Ho paura a dirlo. Ho paura di scoprire che non si tratti di amore, ma di un’altra dipendenza.
Delle tre donne ossessionate dal loro oggetto d’amore, protagoniste dei romanzi analizzati, Giada è l’unica a esprimere la consapevolezza di avere proiettato nel suo desiderio totalizzante dell’altro la ricerca di senso della sua esistenza, tanto che può passare a un altro bersaglio amoroso senza soluzione di continuità, mentre quando immagina di liberarsi della sua ossessione, immediatamente realizza: “stavolta è a me che penso e solo a me, per la prima volta della mia vita”.
La ricerca di senso attraverso l’Altro che le tre protagoniste perseguono, pur negandola, non cambia la matematica della realtà: interamente proiettate verso l’Altro, queste donne restano concentrate esclusivamente su loro stesse, anche se lo fanno proprio con l’obbiettivo di sottrarvisi, così nelle relazioni che intessono sono sole. Da notare che nei romanzi questa mancanza di reale dualità è rappresentata dall’assenza di marche del dialogo attraverso la punteggiatura: è tutto uno scorrere indefinito tra pensieri propri e parole condivise.
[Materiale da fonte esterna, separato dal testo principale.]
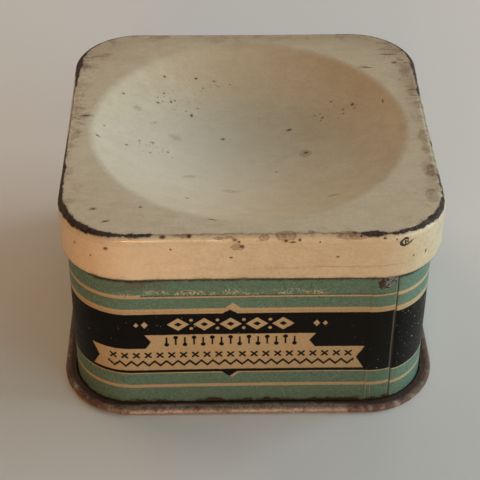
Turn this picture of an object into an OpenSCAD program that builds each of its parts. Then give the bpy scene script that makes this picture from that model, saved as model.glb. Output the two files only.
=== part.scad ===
// Square tin for dressmaking pins: a lock-seamed body, a bottom folded on round
// it, and a slip-on lid whose top is dished to hold pins while they are in use.
// Millimetres, +Z up. The origin is under the middle of the tin, on the surface
// that it stands on, and the printed front faces -Y.

/* [Tin] */
// Width and depth of the square body, outside
body_w = 53.8; // [40:0.1:90]
// Outer radius of the body's upright corners
corner_r = 9.2; // [7:0.1:14]
// Height of the closed tin
tin_h = 34; // [26:0.1:60]
// Thickness of the tinplate
sheet_t = 0.3; // [0.24:0.01:0.4]

/* [Lid] */
// Depth of the lid's skirt, from the top to its lower edge
skirt_h = 7.9; // [5:0.1:10]
// Outer radius where the top turns down into the skirt
shoulder_r = 1; // [0.6:0.1:2]
// Gap between the body and the folded-in edge of the skirt
lid_gap = 0.3; // [0.2:0.05:0.5]
// Width of the folded-in edge of the skirt
skirt_fold_w = 0.8; // [0.8:0.05:1.2]
// Height of the turned-back leg inside the skirt's edge
skirt_leg_h = 0.5; // [0.3:0.1:1]
// Flat margin from the lid's side to the dish
dish_margin = 3.9; // [3:0.1:8]
// Depth of the dish below the flat top
dish_depth = 6.5; // [3:0.1:10]

/* [Body] */
// Width of the edge folded inwards round the mouth
mouth_fold_w = 1; // [0.8:0.05:1.2]
// Height of the turned-back leg inside the mouth
mouth_leg_h = 0.6; // [0.3:0.1:1]
// Air between the mouth and the underside of the lid
rest_gap = 0.1; // [0.05:0.05:0.3]
// Width of the folded side seam, measured round the body
seam_w = 3.9; // [3:0.1:6]
// Angle round the front right corner at which the seam's outer fold lies
seam_turn = 21; // [10:1:45]
// Thickness of the seam's inner layers
seam_fold_t = 0.9; // [0.6:0.05:1.2]
// Width of the groove beside the seam's outer fold
seam_groove_w = 0.35; // [0.2:0.05:0.6]
// Depth of that groove
seam_groove_d = 0.15; // [0.1:0.01:0.2]
// Height of the body's plain wall left above and below the seam's layers
seam_end_gap = 0.8; // [0.5:0.1:2]
// Inner radius of the bend from the wall into its foot flange
foot_bend_r = 0.3; // [0.2:0.05:0.5]

/* [Bottom] */
// Distance that the folded rim stands out from the body
rim_proud = 2; // [1.6:0.05:2.6]
// Slack inside the folded rim, above the body's flange
rim_slack = 0.3; // [0.2:0.05:0.5]
// Gap between the rim's folded edge and the body
rim_edge_gap = 0.5; // [0.3:0.05:0.7]
// Gap between the flange's edge and the inside of the rim's fold
flange_gap = 0.35; // [0.2:0.05:0.6]
// Height of the floor panel above the ring that the tin stands on
floor_rise = 0.8; // [0.6:0.1:2]
// Gap between the floor panel's step and the wall
floor_gap = 0.2; // [0.1:0.05:0.5]
// Inner radius of the step's two bends
step_bend_r = 0.1; // [0.05:0.05:0.2]

/* [Hidden] */
$fn = 96;

// Overlap that joins two solids of one piece
JOIN = 0.02;

// Distance from the tin's axis to the centre of each corner's curve
corner_c = body_w / 2 - corner_r;

// Profiles are drawn with x measured outwards from the body's outer face and
// y measured upwards from the surface that the tin stands on.
lid_side = lid_gap + skirt_fold_w;
lid_half_w = body_w / 2 + lid_side;
skirt_bottom = tin_h - skirt_h;
skirt_fold_r = skirt_fold_w / 2;

mouth_top = tin_h - sheet_t - rest_gap;
mouth_fold_r = mouth_fold_w / 2;

rim_h = 3 * sheet_t + rim_slack;
rim_fold_r = rim_h / 2;
rim_fold_x = rim_proud - rim_fold_r;
flange_edge = rim_proud - sheet_t - flange_gap;
foot_r = foot_bend_r + sheet_t;
foot_y = sheet_t + foot_r;

step_x = -sheet_t - floor_gap;
step_r = step_bend_r + sheet_t;

// The dish is part of a ball, whose radius follows from its width and depth
dish_r = lid_half_w - dish_margin;
ball_r = (dish_r * dish_r + dish_depth * dish_depth) / (2 * dish_depth);
ball_y = tin_h - dish_depth + ball_r;

// Share of the seam that lies on the corner's curve, and the rest on the flat
seam_arc = min(seam_turn, seam_w / corner_r * 180 / PI);
seam_flat = max(0, seam_w - seam_turn * PI / 180 * corner_r);
groove_turn = seam_groove_w / corner_r * 180 / PI;
seam_low = foot_y + seam_end_gap;
seam_high = mouth_top - mouth_fold_r - mouth_leg_h - seam_end_gap;

// Sweeps a profile round the square body and its four rounded corners
module round_the_body() {
    for (quarter = [0:3]) rotate([0, 0, 90 * quarter]) {
        translate([corner_c, corner_c, 0])
            rotate_extrude(angle = 90)
                translate([corner_r, 0]) children();
        translate([corner_c + corner_r, corner_c, 0])
            rotate([90, 0, 0])
                linear_extrude(2 * corner_c) children();
    }
}

// Square sheet with rounded corners whose edge lies at profile distance x
module square_sheet(x, z, t) {
    r = corner_r + x;
    translate([0, 0, z]) linear_extrude(t) {
        square([2 * corner_c, 2 * (corner_c + r)], center = true);
        square([2 * (corner_c + r), 2 * corner_c], center = true);
        for (sx = [-1, 1], sy = [-1, 1])
            translate([sx * corner_c, sy * corner_c]) circle(r);
    }
}

// Bend of one sheet: a ring's part between two angles, at most a quarter turn
module bend(x, y, outer_r, from, to) {
    mid = (from + to) / 2;
    reach = 2 * outer_r;
    translate([x, y]) intersection() {
        difference() {
            circle(outer_r);
            circle(outer_r - sheet_t);
        }
        polygon([
            [0, 0],
            reach * [cos(from), sin(from)],
            reach * [cos(mid), sin(mid)],
            reach * [cos(to), sin(to)]
        ]);
    }
}

// Flat run of sheet between two corners of a rectangle
module run(x0, y0, x1, y1) {
    translate([x0, y0]) square([x1 - x0, y1 - y0]);
}

// The shoulder, the skirt and its folded-in lower edge
module skirt_profile() {
    fold_x = lid_side - skirt_fold_r;
    fold_y = skirt_bottom + skirt_fold_r;
    leg_x = lid_side - skirt_fold_w;
    bend(lid_side - shoulder_r, tin_h - shoulder_r, shoulder_r, 0, 90);
    run(lid_side - sheet_t, fold_y, lid_side, tin_h - shoulder_r);
    bend(fold_x, fold_y, skirt_fold_r, 180, 270);
    bend(fold_x, fold_y, skirt_fold_r, 270, 360);
    run(leg_x, fold_y, leg_x + sheet_t, fold_y + skirt_leg_h);
}

// The dish, drawn from the tin's axis outwards, with its upper edge in the flat
module dish_profile() {
    intersection() {
        translate([0, ball_y]) difference() {
            circle(ball_r + sheet_t);
            circle(ball_r);
        }
        run(0, tin_h - dish_depth - 2 * sheet_t, lid_half_w, tin_h);
    }
}

module lid() {
    color([0.87, 0.80, 0.66]) {
        round_the_body() skirt_profile();
        difference() {
            square_sheet(lid_side - shoulder_r, tin_h - sheet_t, sheet_t);
            translate([0, 0, tin_h - 2 * sheet_t]) cylinder(h = 3 * sheet_t, r = dish_r);
        }
        rotate_extrude() dish_profile();
    }
}

// The mouth's folded edge, the wall, and the flange turned out at its foot
module wall_profile() {
    fold_y = mouth_top - mouth_fold_r;
    bend(-mouth_fold_r, fold_y, mouth_fold_r, 0, 90);
    bend(-mouth_fold_r, fold_y, mouth_fold_r, 90, 180);
    run(-mouth_fold_w, fold_y - mouth_leg_h, sheet_t - mouth_fold_w, fold_y);
    run(-sheet_t, foot_y, 0, fold_y);
    bend(foot_bend_r, foot_y, foot_r, 180, 270);
    run(foot_bend_r, sheet_t, flange_edge, 2 * sheet_t);
}

// Piece of the front right corner that starts at an angle from the front face
// and goes on through another
module corner_piece(from, turn) {
    translate([corner_c, -corner_c, 0])
        rotate([0, 0, from - 90])
            rotate_extrude(angle = turn)
                translate([corner_r, 0]) children();
}

// The seam's inner layers, which lie against the inside of the wall
module seam_layers() {
    corner_piece(seam_turn - seam_arc, seam_arc + groove_turn)
        run(-sheet_t - seam_fold_t, seam_low, JOIN - sheet_t, seam_high);
    if (seam_flat > 0)
        translate([corner_c - seam_flat, sheet_t - JOIN - body_w / 2, seam_low])
            cube([seam_flat, seam_fold_t + JOIN, seam_high - seam_low]);
}

// The groove where the wall dips under the seam's outer fold
module seam_groove() {
    corner_piece(seam_turn, groove_turn)
        run(-seam_groove_d, seam_low, JOIN, seam_high);
}

module body_wrap() {
    color([0.26, 0.42, 0.36]) difference() {
        union() {
            round_the_body() wall_profile();
            seam_layers();
        }
        seam_groove();
    }
}

// The ring under the flange, the fold over it, and the step up to the floor
module rim_profile() {
    bend(rim_fold_x, rim_fold_r, rim_fold_r, 0, 90);
    bend(rim_fold_x, rim_fold_r, rim_fold_r, 270, 360);
    run(rim_edge_gap, rim_h - sheet_t, rim_fold_x, rim_h);
    run(step_x + step_bend_r, 0, rim_fold_x, sheet_t);
    bend(step_x + step_bend_r, step_r, step_r, 180, 270);
    run(step_x - sheet_t, step_r, step_x, floor_rise - step_bend_r);
    bend(step_x - step_r, floor_rise - step_bend_r, step_r, 0, 90);
}

module bottom_plate() {
    color([0.45, 0.38, 0.32]) {
        round_the_body() rim_profile();
        square_sheet(step_x - step_r, floor_rise, sheet_t);
    }
}

body_wrap();
bottom_plate();
lid();
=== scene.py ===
"""The looks of a square pin tin: a printed body, its folded-on bottom and its dished lid."""

from math import asin, atan2, cos, degrees, hypot, pi, radians, sin

import bmesh
import bpy
from mathutils import Matrix, Vector, noise


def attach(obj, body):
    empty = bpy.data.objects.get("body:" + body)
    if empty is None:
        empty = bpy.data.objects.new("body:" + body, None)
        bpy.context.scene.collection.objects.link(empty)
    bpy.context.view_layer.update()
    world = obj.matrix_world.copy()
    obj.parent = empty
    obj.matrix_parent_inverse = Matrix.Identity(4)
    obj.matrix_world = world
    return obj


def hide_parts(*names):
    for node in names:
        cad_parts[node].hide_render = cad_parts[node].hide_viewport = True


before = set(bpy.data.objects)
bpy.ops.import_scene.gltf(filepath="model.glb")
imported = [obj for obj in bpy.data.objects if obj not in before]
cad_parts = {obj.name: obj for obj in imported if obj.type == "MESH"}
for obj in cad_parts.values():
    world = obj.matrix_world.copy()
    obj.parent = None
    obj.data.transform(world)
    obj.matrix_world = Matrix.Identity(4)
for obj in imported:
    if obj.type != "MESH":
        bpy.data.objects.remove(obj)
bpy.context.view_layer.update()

# ---------------------------------------------------------------------------
# The body: one strip of printed tinplate, bent round a square former and closed
# by a folded seam at the front right corner. Its mouth is folded inwards, and
# its foot is turned out into the flange that the bottom is folded over.
# ---------------------------------------------------------------------------
MM = 0.001
SHEET = 0.3
CORNER_AT = 17.7
CORNER_R = 9.2
BODY_HALF = CORNER_AT + CORNER_R
SIDE = 2 * CORNER_AT
QUARTER = SIDE + pi / 2 * CORNER_R
GIRTH = 4 * QUARTER

SEAM_TURN = radians(21)
SEAM_EDGE = CORNER_AT + CORNER_R * SEAM_TURN
SEAM_DROP = 0.6
SIDE_SINK = 0.12

SIDE_ROWS = 44
CORNER_ROWS = 16
WELD = 0.002 * MM


def run(start, end, steps):
    """Points of a straight stretch of sheet, as (outwards, up) in millimetres."""
    shares = [step / steps for step in range(steps + 1)]
    return [
        (start[0] + (end[0] - start[0]) * share, start[1] + (end[1] - start[1]) * share)
        for share in shares
    ]


def arc(middle, radius, start, end, steps):
    """Points of a bend in the sheet, between two angles in degrees."""
    turns = [radians(start + (end - start) * step / steps) for step in range(steps + 1)]
    return [(middle[0] + radius * cos(t), middle[1] + radius * sin(t)) for t in turns]


def joined(*stretches):
    """One profile of several stretches, with each shared end kept once."""
    profile = []
    for stretch in stretches:
        for point in stretch:
            if not profile or hypot(point[0] - profile[-1][0], point[1] - profile[-1][1]) > 1e-4:
                profile.append(point)
    return profile


def even(steps):
    """Shares of a side or of a corner at which a row of vertices is left."""
    return [(step + 1) / steps for step in range(steps)]


def chained(sheet, spots):
    """A row of vertices at places in millimetres, with the edges that join them."""
    points = [sheet.verts.new([value * MM for value in spot]) for spot in spots]
    return points + [sheet.edges.new(pair) for pair in zip(points, points[1:])]


def swept(sheet, chain, cent, **how):
    """Draws a chain along or round, and gives its far end."""
    return bmesh.ops.spin(sheet, geom=chain, cent=cent, axis=(0, 0, 1), **how)["geom_last"]


def drawn_round(sheet, profile, sides, corners):
    """Draws a profile along the four sides and round the four corners of the tin."""
    chain = chained(sheet, [(-CORNER_AT, -(BODY_HALF + out), up) for out, up in profile])
    for quarter in range(4):
        turn = Matrix.Rotation(quarter * pi / 2, 3, "Z")
        centre = turn @ Vector((CORNER_AT * MM, -CORNER_AT * MM, 0))
        reached = 0
        for share in sides[quarter]:
            step = turn @ Vector((SIDE * MM * (share - reached), 0, 0))
            chain = swept(sheet, chain, (0, 0, 0), dvec=step, angle=0, steps=1)
            reached = share
        reached = 0
        for share in corners[quarter]:
            chain = swept(sheet, chain, centre, angle=pi / 2 * (share - reached), steps=1)
            reached = share
    bmesh.ops.remove_doubles(sheet, verts=sheet.verts, dist=WELD)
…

L’assoluta mancanza di segni di punteggiatura a segnalare le interazioni è propria in particolare dei romanzi di Gamberini e di Tribuiani, che sono due esordi e forse per questo indulgono maggiormente nella dimenticanza che il romanzo stesso è una forma dialogo, con la lettrice e il lettore, e in effetti in questi due libri si resta un po’ affollati dai drammi psicologici delle protagoniste. Più in generale, anche nel romanzo di Pezzali quindi, si nota tra le scrittrici e le eroine un’assenza di distacco, che avrebbe forse, invece, generato lo spazio per chi legge, in cui porsi. Come se le autrici aderissero, a mo’ delle loro eroine, al terrore del vuoto, che infatti non trova rappresentazione nelle tre storie e che invece sarebbe punto di partenza necessario, per esempio per fare agire e dare rilevanza ai personaggi. Il vuoto è la condizione preliminare per creare spazio all’Altro, che esiste anche se ossessivamente tentiamo di negarlo.